In 525 BC, as Persian forces under Cambyses II prepared to face the Egyptian army at Pelusium, the cunning Persian leader identified a unique vulnerability in his opponent’s cultural beliefs that transcended normal military considerations.

The ancient Egyptians held cats as sacred animals, believing them to be divine creatures associated with the goddess Bastet. Harming a cat was considered not merely a crime but a sacrilege punishable by death. Cambyses transformed this religious reverence into a devastating weapon.

Persian soldiers advanced into battle with shields painted with images of cats. More dramatically, they drove herds of cats, dogs, and other animals considered sacred by Egyptians ahead of their front lines. As the armies closed to combat range, Persian soldiers allegedly even threw cats directly at Egyptian defenders.

Faced with the choice between defending their homeland and potentially harming sacred animals, many Egyptian soldiers hesitated or refused to use their weapons. This religious paralysis shattered their military discipline, allowing Persian forces to break through their lines with minimal resistance.

The Battle of Pelusium ended in decisive Persian victory, leading to the conquest of Egypt and its incorporation into the Persian Empire for the next century.
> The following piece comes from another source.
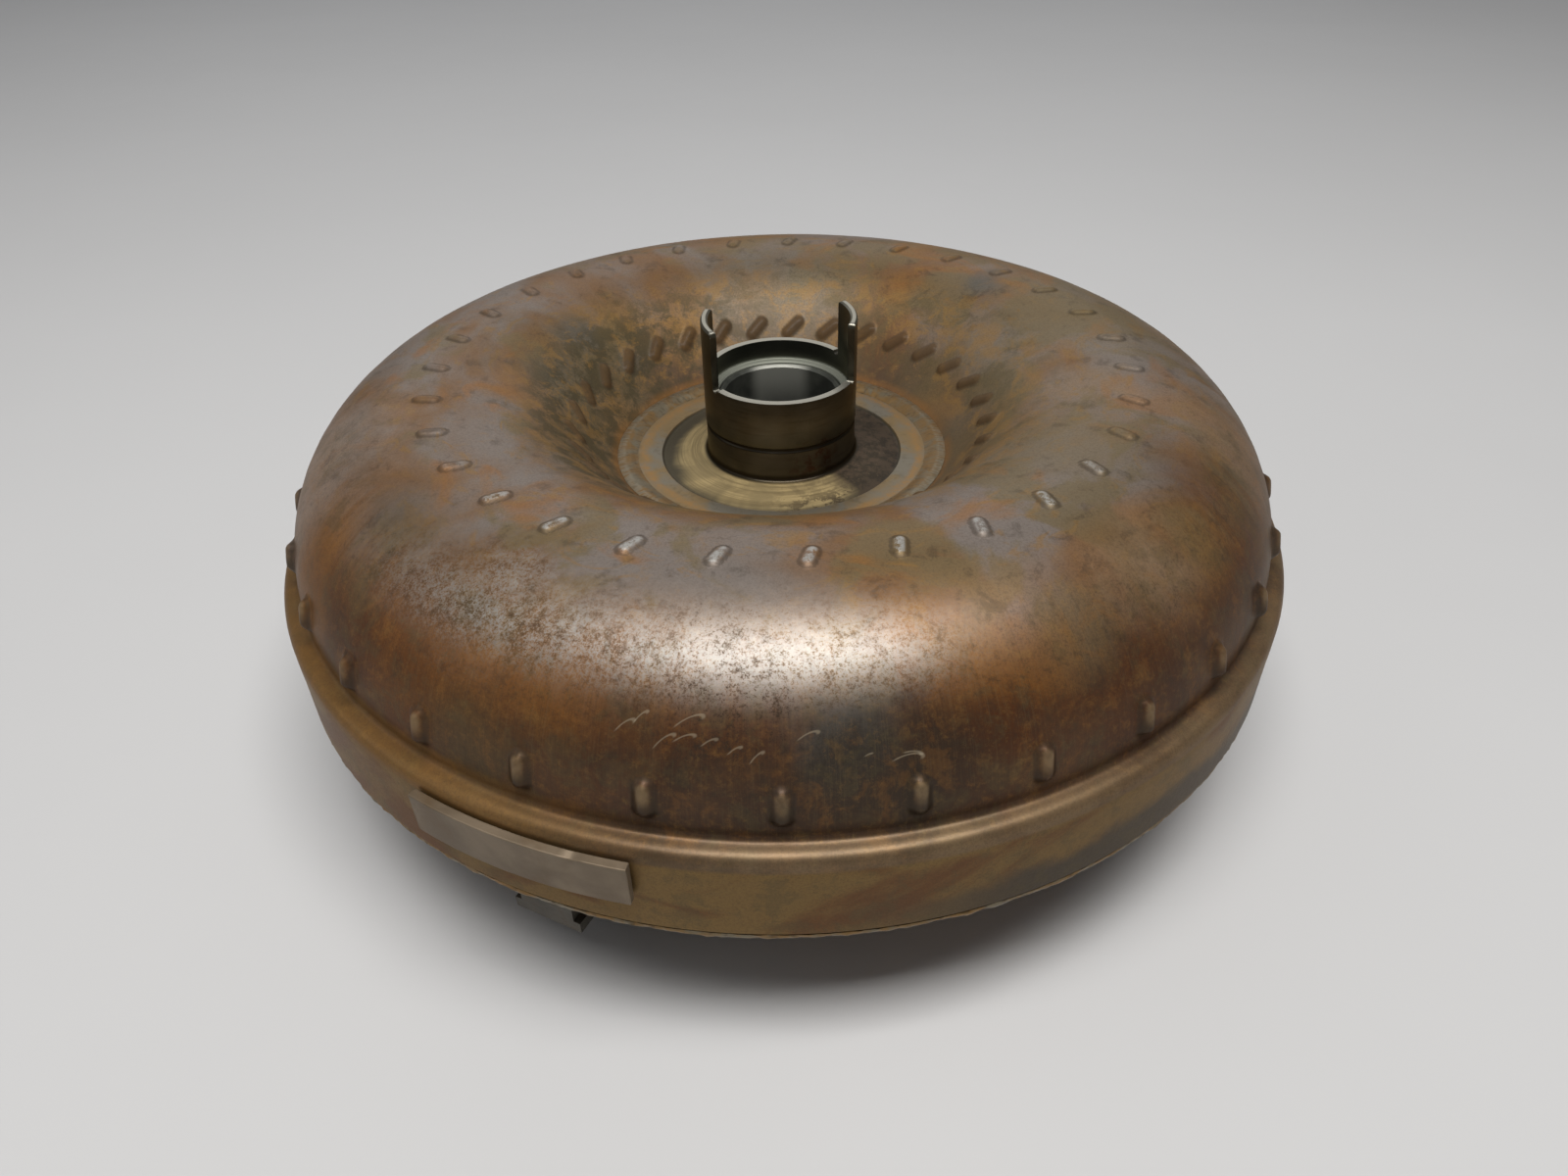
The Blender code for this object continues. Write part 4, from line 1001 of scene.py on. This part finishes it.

This ancient psychological operation demonstrates that understanding an enemy’s cultural and religious beliefs can sometimes provide more powerful leverage than superior numbers or weaponry.


From phantom cities to corpses carrying secrets, from flaming cattle to sacred cats, history reveals that wars are won not just by the side with superior firepower, but often by those with the most creative minds. These bizarre deceptions remind us that in the theater of war, sometimes the most effective performance is the one that seems too outlandish to be believed.

As we close tonight’s exploration of military misdirection, consider this: For every strange tactic recorded in the history books, how many more ingenious deceptions remain classified, their details still hidden in the shadows? And in future conflicts, what new forms of deception might emerge in our increasingly digital battlefield?